Electron channeling radiation from diamond

A series of channeling-radiation experiments for incident electrons of 16.9, 30.5, and 54.5 MeV has been performed, using a type-IIa natural diamond 23 μm thick. Channeling-radiation transition energies calculated with the standard (Hartree-Fock) potential are in good agreement with the observed results for the (100) and (110) planes as well as for the 〈100〉 axis at all energies, but are in error for the (111) plane. Corrections to the (111) potential due to anisotropic electron distributions which are based upon x-ray-diffraction data result in calculated transition energies that are in better agreement with the observed data; an empirical (111) potential yields calculated transition energies which are in even better agreement with the data.
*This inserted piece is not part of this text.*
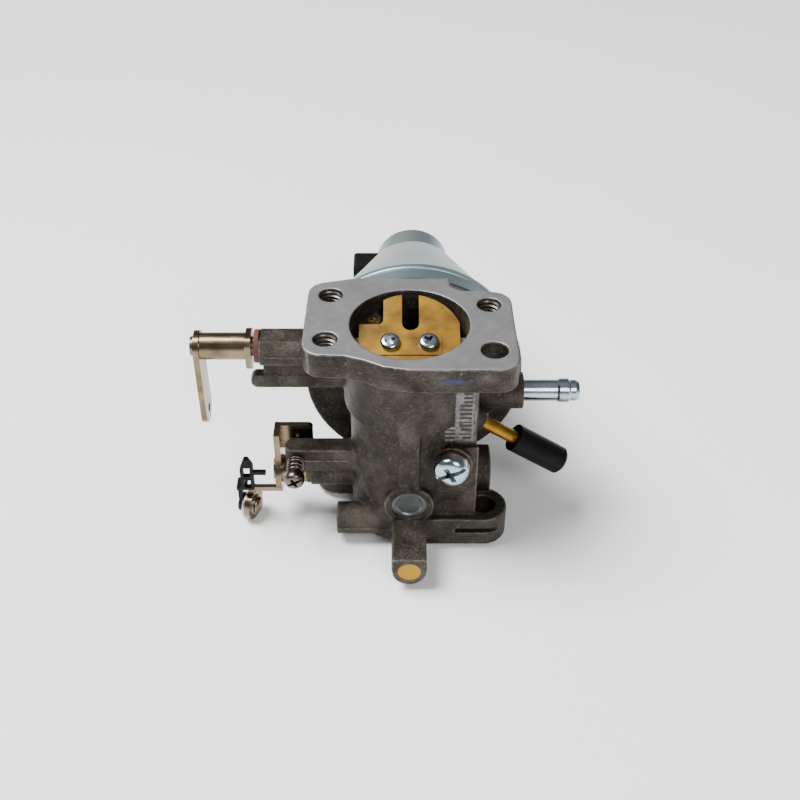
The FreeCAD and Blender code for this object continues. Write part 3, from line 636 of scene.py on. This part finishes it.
def springs():
    low, high = box("idle_speed_spring")
    wire = 0.34 * MM
    spring = wound_spring("idle_speed_spring_coil", low, high, 2.4 * MM - wire, wire, 4.1)
    paint(spring, "steel")
    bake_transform(spring)
    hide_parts("idle_speed_spring")

    low, high = box("idle_mixture_spring")
    spring = wound_spring("idle_mixture_spring_coil", low, high, 2.15 * MM, 0.4 * MM, 6.5)
    show(spring, "steel", "root", "idle_mixture_spring")


def hole_threads():
    """The threads of the three tapped holes in the air-cleaner flange."""
    top = FACE_HEIGHT - 0.35 * MM
    depth = 6.6 * MM
    overrun = 0.2 * MM
    sunk = 0.05 * MM
    height = 0.55 * MM
    pitch = 1.0 * MM
    for number in (1, 2, 3):
        facts = mount("air_cleaner_hole_%d" % number)
        x, y = facts["pos_m"][:2]
        radius = facts["dims"]["r_mm"] * MM
        shape = bmesh.new()
        thread(shape, at((x, y, 0)), radius + sunk, radius - height, pitch, top - depth, top + overrun)
        ridge = mesh_object("flange_thread_%d" % number, shape, 20)
        show(ridge, "thread_metal", "root")


# ---------------------------------------------------------------- marks on the casting
LABEL_TOP = 54.2 * MM
LABEL_FOOT = 33.4 * MM
LABEL_FACE = -12.5 * MM
LABEL_LEFT_TOP = 7.7 * MM
LABEL_LEFT_FOOT = 6.2 * MM
LABEL_RIGHT = 16.9 * MM
LABEL_CORNERS = [(LABEL_LEFT_FOOT, LABEL_FOOT), (LABEL_RIGHT, LABEL_FOOT), (LABEL_RIGHT, LABEL_TOP),
                 (LABEL_LEFT_TOP, LABEL_TOP)]
FIELD_PROUD = 0.09 * MM
RIM_WIDTH = 0.45 * MM
RIM_PROUD = 0.28 * MM
BAR_PITCH = 1.3 * MM
BAR_WIDTH = 3.1 * MM
BAR_PROUD = 0.16 * MM
BAR_MARGIN = 2.4 * MM
FIRST_BAR = 1.4 * MM
BAR_COLUMNS = (0.9 * MM, 5.0 * MM)
BAR_HEIGHTS = (0.35, 0.6, 0.8)
BAR_CUTS = (0, 0, 0.5, 0.9)

# starts and ends of the mould's parting lines on the casting, in mm
PARTING_LINES = (
    ((-36.5, -4.7, 54.7), (-23.0, -4.7, 54.7)),
    ((-32.0, -6.0, 21.1), (-15.4, -6.0, 21.1)),
    ((-19.2, -15.0, 4.6), (-6.0, -15.0, 4.6)),
    ((0, -17.0, 22.6), (0, -17.0, 30.2)),
    ((17.8, -13.0, 10.5), (17.8, -13.0, 32.0)),
    ((-4.5, -30.6, 5.0), (-4.5, -19.0, 5.0)),
    ((4.5, -30.6, 5.0), (4.5, -19.0, 5.0)))
BEAD_RADIUS = 0.16 * MM
BEAD_SIDES = 8

RIVET_START = 1.62 * MM
RIVET_SHANK = 1.8 * MM
RIVET_HEAD = 2.5 * MM
RIVET_LIP = 0.05 * MM
RIVET_DOME = 0.75 * MM
RIVET_SUNK = 0.3 * MM
RIVET_STEPS = 6

INK_FACE = -19.5 * MM
INK_PROUD = 0.035 * MM
INK_SWELL = 0.22
INK_STEPS = 24
# centre x, centre z, half width and half height of each dab, in mm
INK_DABS = ((10.4, 58.6, 3.0, 0.75), (14.6, 58.9, 0.55, 0.5))


def slab(shape, outline, back, front):
    """A thin plate: an outline in (x, z) between two y planes."""
    rings = [[shape.verts.new((x, y, z)) for x, z in outline] for y in (back, front)]
    joined(shape, rings)


def label():
    """The label's field with a raised rim and two columns of plain bars, which say nothing."""
    field = bmesh.new()
    slab(field, LABEL_CORNERS, LABEL_FACE + 0.4 * MM, LABEL_FACE - FIELD_PROUD)
    show(mesh_object("label_field", field), "label_metal", "root")

    rim = bmesh.new()
    for (ax, az), (bx, bz) in zip(LABEL_CORNERS, LABEL_CORNERS[1:] + LABEL_CORNERS[:1]):
        along = Vector((bx - ax, 0, bz - az)).normalized()
        side = Vector((-along.z, 0, along.x)) * RIM_WIDTH
        outline = [(ax, az), (bx, bz), (bx + side.x, bz + side.z), (ax + side.x, az + side.z)]
        slab(rim, outline, LABEL_FACE + 0.3 * MM, LABEL_FACE - RIM_PROUD)
    show(soften(mesh_object("label_rim", rim), 0.1 * MM, 1), "cast_alloy", "root")

    bars = bmesh.new()
    dice = random.Random(7)
    rows = int((LABEL_TOP - LABEL_FOOT - BAR_MARGIN) / BAR_PITCH)
    for offset in BAR_COLUMNS:
        start = LABEL_LEFT_TOP + offset
        for row in range(rows):
            z = LABEL_FOOT + FIRST_BAR + row * BAR_PITCH
            thick = dice.choice(BAR_HEIGHTS) * MM
            left = start + dice.choice(BAR_CUTS) * MM
            right = start + BAR_WIDTH
            slab(bars, [(left, z), (right, z), (right, z + thick), (left, z + thick)],
                 LABEL_FACE + 0.2 * MM, LABEL_FACE - BAR_PROUD)
    show(mesh_object("label_bars", bars), "dark_print", "root")


def bead(shape, start, end, radius):
    """A thin round bead between two points, with rounded ends."""
    matrix = at(start, end - start)
    length = (end - start).length
    profile = [(0, -radius * 0.6), (radius * 0.8, -radius * 0.2), (radius, radius * 0.6),
               (radius, length - radius * 0.6), (radius * 0.8, length + radius * 0.2),
               (0, length + radius * 0.6)]
    lathe(shape, profile, matrix, BEAD_SIDES)


def cast_marks():
    marks = bmesh.new()
    for start, end in PARTING_LINES:
        bead(marks, Vector(start) * MM, Vector(end) * MM, BEAD_RADIUS)
    show(mesh_object("cast_marks", marks, 50), "cast_alloy", "root")


def eye_rivet():
    """The plated, domed end of the clip's pin in the governor eye."""
    facts = joint("link_clip_turn")
    shape = bmesh.new()
    profile = [(0, RIVET_START - RIVET_SUNK), (RIVET_SHANK, RIVET_START - RIVET_SUNK),
               (RIVET_SHANK, RIVET_START)]
    for step in range(RIVET_STEPS + 1):
        angle = math.radians(90) * step / RIVET_STEPS
        profile.append((RIVET_HEAD * math.cos(angle),
                        RIVET_START + RIVET_LIP + RIVET_DOME * math.sin(angle)))
    lathe(shape, profile, at(facts["pos_m"], facts["axis"]))
    show(mesh_object("eye_rivet", shape), "nickel_plate", "link_clip")


def ink_dab():
    """Plain dabs of blue marking ink on the flange's edge."""
    shape = bmesh.new()
    dice = random.Random(3)
    for x, z, wide, tall in INK_DABS:
        outline = []
        for angle in circle(INK_STEPS):
            swell = 1 + INK_SWELL * dice.uniform(-1, 1)
            outline.append((x * MM + wide * MM * swell * math.cos(angle),
                            z * MM + tall * MM * swell * math.sin(angle)))
        slab(shape, outline, INK_FACE + 0.2 * MM, INK_FACE - INK_PROUD)
    show(mesh_object("ink_dab", shape), "blue_ink", "root")


# ---------------------------------------------------------------- float bowl and solenoid trim
RING_SIDES = 12
RING_STEPS = 128


def rounded_ring(name, centre, radius, wire):
    """A rolled bead round the bowl's axis, which is along Y."""
    shape = bmesh.new()
    profile = [(radius + wire * math.cos(a), wire * math.sin(a)) for a in circle(RING_SIDES)]
    lathe(shape, profile, at(centre, (0, 1, 0)), RING_STEPS)
    show(mesh_object(name, shape, 60), "zinc_steel", "root")


def bowl_trim():
    low, high = box("float_bowl")
    centre = (low + high) / 2
    rim = (high.x - low.x) / 2
    can_low, can_high = box("solenoid_body")
    can = (can_high.x - can_low.x) / 2
    # name, place along Y, radius that it is set into, inset and wire radius
    for name, y, radius, inset, wire in (
            ("bowl_rim_roll", low.y + 2.0 * MM, rim, 0.62 * MM, 0.55 * MM),
            ("bowl_bead", low.y + 6.4 * MM, rim, 0.95 * MM, 0.6 * MM),
            ("solenoid_crimp", can_high.y - 1.5 * MM, can, 0.4 * MM, 0.38 * MM),
            ("solenoid_seam", can_high.y - 7.6 * MM, can, 0.3 * MM, 0.28 * MM)):
        rounded_ring(name, (centre.x, y, centre.z), radius - inset, wire)


def connector_blade():
    """The brass tab in the solenoid's housing, with a tapered nose and a hole."""
    low, high = box("solenoid_connector")
    middle = (low + high) / 2
    y = middle.y + 0.1 * MM
    tip = low.x + 0.3 * MM
    root = tip + 2.6 * MM
    half_width = 1.5 * MM
    half_nose = half_width * 0.55
    half_thick = 0.3 * MM
    nose = 0.7 * MM
    hole_place = 1.35 * MM
    hole_radius = 0.42 * MM
    shape = bmesh.new()
    slab(shape, [(root, -half_width), (root, half_width), (tip + nose, half_width), (tip, half_nose),
                 (tip, -half_nose), (tip + nose, -half_width)], -half_thick, half_thick)
    shape.transform(Matrix.Translation((0, y, middle.z)) @ Matrix.Rotation(math.radians(90), 4, "X"))
    blade = mesh_object("connector_blade", shape)
    tool = bmesh.new()
    lathe(tool, [(0, -MM), (hole_radius, -MM), (hole_radius, MM), (0, MM)],
          at((tip + hole_place, y, middle.z)), 24)
    carve(blade, [mesh_object("tool", tool, None)])
    show(soften(blade, 0.08 * MM), "brass", "root")


# ---------------------------------------------------------------- light and camera
# sizes and places below are in metres
FLOOR_REACH = 3.0
FLOOR_GAP = 0.1 * MM
LIT_POINT = (0, 0, 0.03)
# the sky's brightness, from the horizon (0) to straight up (1); below the horizon it is as at 0
SKY = ((0.0, 1.0), (0.10, 1.0), (0.20, 0.24), (0.60, 0.14), (0.85, 0.22), (1.0, 0.3))


def build_stage():
    shape = bmesh.new()
    shape.faces.new([shape.verts.new((x * FLOOR_REACH, y * FLOOR_REACH, LOW.z - FLOOR_GAP))
                     for x, y in ((-1, -1), (1, -1), (1, 1), (-1, 1))])
    floor = mesh_object("floor", shape, None)
    shade = Shader("floor_white", specular=0.2)
    shade.colour(shade.ramp(shade.noise(6), (0.3, (0.93, 0.93, 0.93)), (0.7, (0.95, 0.95, 0.95))))
    shade.gloss(shade.span(shade.noise(40), 0.7, 0.8))
    floor.data.materials.append(shade.material)
    floor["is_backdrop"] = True


def add_to_scene(name, data):
    obj = bpy.data.objects.new(name, data)
    bpy.context.scene.collection.objects.link(obj)
    return obj


def area_light(name, place, size, power):
    """A round soft light that faces the lit point."""
    data = bpy.data.lights.new(name, "AREA")
    data.shape = "DISK"
    data.size = size
    data.energy = power
    obj = add_to_scene(name, data)
    obj.location = place
    obj.rotation_euler = (Vector(LIT_POINT) - Vector(place)).to_track_quat("-Z", "Y").to_euler()


def sun_light(direction, strength, spread):
    """A broad sun; the spread is in degrees."""
    data = bpy.data.lights.new("sun", "SUN")
    data.energy = strength
    data.angle = math.radians(spread)
    obj = add_to_scene("sun", data)
    obj.rotation_euler = Vector(direction).to_track_quat("-Z", "Y").to_euler()


def sky():
    """Soft light that is bright at and below the horizon and dim above it."""
    world = bpy.data.worlds.new("studio")
    bpy.context.scene.world = world
    world.use_nodes = True
    tree = world.node_tree
    place = tree.nodes.new("ShaderNodeTexCoord")
    split = tree.nodes.new("ShaderNodeSeparateXYZ")
    band = tree.nodes.new("ShaderNodeValToRGB")
    while len(band.color_ramp.elements) < len(SKY):
        band.color_ramp.elements.new(0.5)
    for element, (position, level) in zip(band.color_ramp.elements, SKY):
        element.position = position
        element.color = (level, level, level, 1)
    tree.links.new(place.outputs["Generated"], split.inputs["Vector"])
    tree.links.new(split.outputs["Z"], band.inputs["Fac"])
    tree.links.new(band.outputs["Color"], tree.nodes["Background"].inputs["Color"])
    tree.nodes["Background"].inputs["Strength"].default_value = 1.0


def camera(place, look_down, lens):
    """A level camera that faces +Y and looks down by an angle in degrees."""
    data = bpy.data.cameras.new("camera")
    data.lens = lens
    data.sensor_width = 36
    obj = add_to_scene("camera", data)
    obj.location = place
    obj.rotation_euler = (math.radians(90 - look_down), 0, 0)
    bpy.context.scene.camera = obj


paint_cad_nodes()
casting()
plate_screws("choke_plate_screws", CHOKE_AT, CHOKE_TILT, head_radius=2.6 * MM, under_head=1.3 * MM,
             body="choke", turns=(0.3, 0.9))
plate_screws("throttle_plate_screws", THROTTLE_AT, THROTTLE_TILT, head_radius=2.5 * MM,
             under_head=1.0 * MM, body="throttle", turns=(0.6, 0.1))
idle_screw()
passage_screw()
springs()
hole_threads()
label()
cast_marks()
eye_rivet()
ink_dab()
bowl_trim()
connector_blade()
build_stage()
sun_light(direction=(0.42, -0.10, -0.9), strength=3.6, spread=30)
area_light("key", place=(-0.30, 0.02, 0.58), size=0.36, power=5.0)
area_light("fill", place=(0.25, -0.55, 0.55), size=0.4, power=3.4)
sky()
camera(place=(-0.0024, -0.2285, 0.2211), look_down=38.8, lens=50)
Calculated linewidths are considerably narrower than the observed values; this disagreement probably results from incoherent scattering by crystal defects having an average spacing of approximately 1 μm. The transition energies are shown to scale as ${\gamma }^{5/3}$ for transitions involving states that are localized close to the atomic planes and as ${\gamma }^2$ for those localized close to the midplane regions. Free-state populations are shown to increase relative to bound-state populations with incident electron-beam energy. Channeling radiation has been shown to constitute a practical source of x-ray photons utilizable at many existing accelerators.